His father beseeched noted advocate Ramakant Ovalekar, whom he knew well, to take the young Kode under his wing after the latter had completed his law degree from Government Law College, Mumbai. “It was on Ovalekar’s suggestion that I became a prosecutor and later in 1990 when district judge Makrand Vaidya asked me to become a judge, I couldn’t refuse,” he says.

Post-retirement life remains busy as people flood him with arbitration cases and consultancy requests. Somehow, the role offered to him in a Bollywood-style take on the J Dey killing appealed to him after he’d read the script.

Though a movie buff, Kode found acting rather difficult even though it is a character that comes naturally to him. “I used the same silk robe with a special collar I have worn for the past decade while enacting the court scene,” he reveals. In the film, Kode has to to say “overruled”, before pronouncing the verdict.

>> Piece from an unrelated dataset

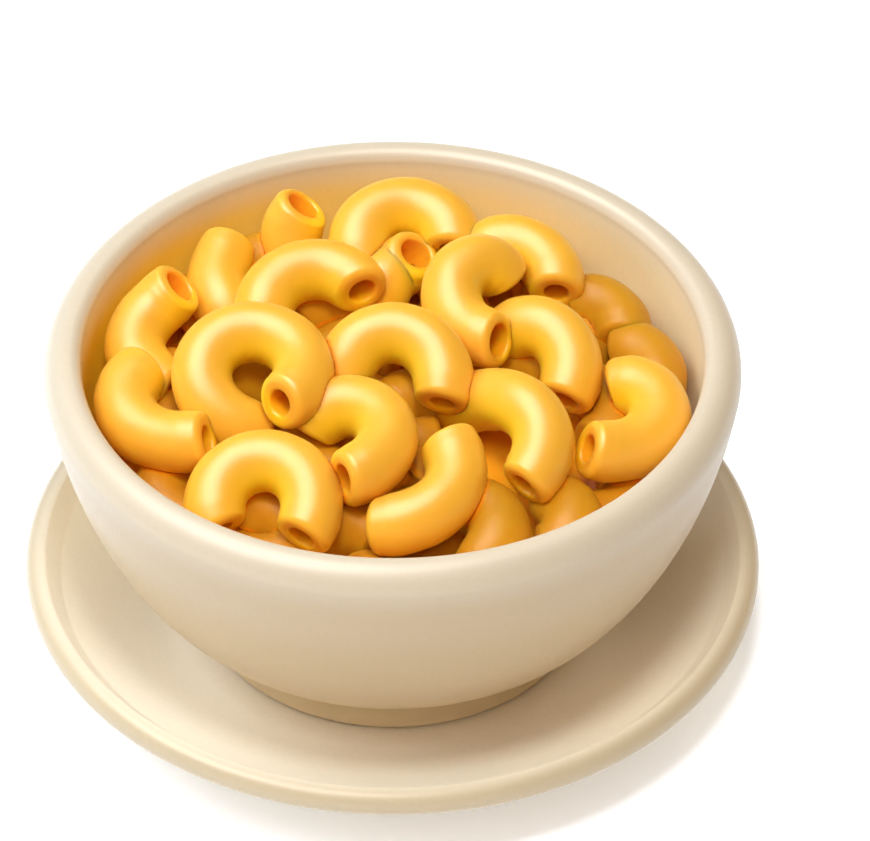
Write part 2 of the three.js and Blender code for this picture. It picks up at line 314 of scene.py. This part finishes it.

On the 1993 trial, he praises the media’s balanced reporting, citing it as one of the reasons that drove him to do the film. “It is J Dey’s story. What he faced as a reporter should come out in public. People should see how difficult it is to be in media,” he says.

Younger daughter Sheetal is proud to see her father portraying a judge on screen. “He is making a debut at 62, people should never give up on their dreams. Age is no bar,” says Sheetal, a tarot card reader.

Kode loves to watch Hollywood films starring Gregory Peck, Clint Eastwood, Richard Burton while among the Bollywood stars he’s partial to Dilip Kumar and Raj Kapoor films. “I have watched all the films at home. Amitabh Bachchan’s acting in Piku was phenomenal,” he says with a grin. His other daughter Swapna, a lawyer who practises in Mumbai, interrupts and tells her father to do whatever he pleases. “He worked hard all his life. He has ventured into a film purely because he is curious and wants to gain knowledge. It is time that he sits back and relaxes,” she says.

Kode has missed out on personal time with family and friends, he admits, but adds: “When it comes to serving the nation, no other commitment is bigger.”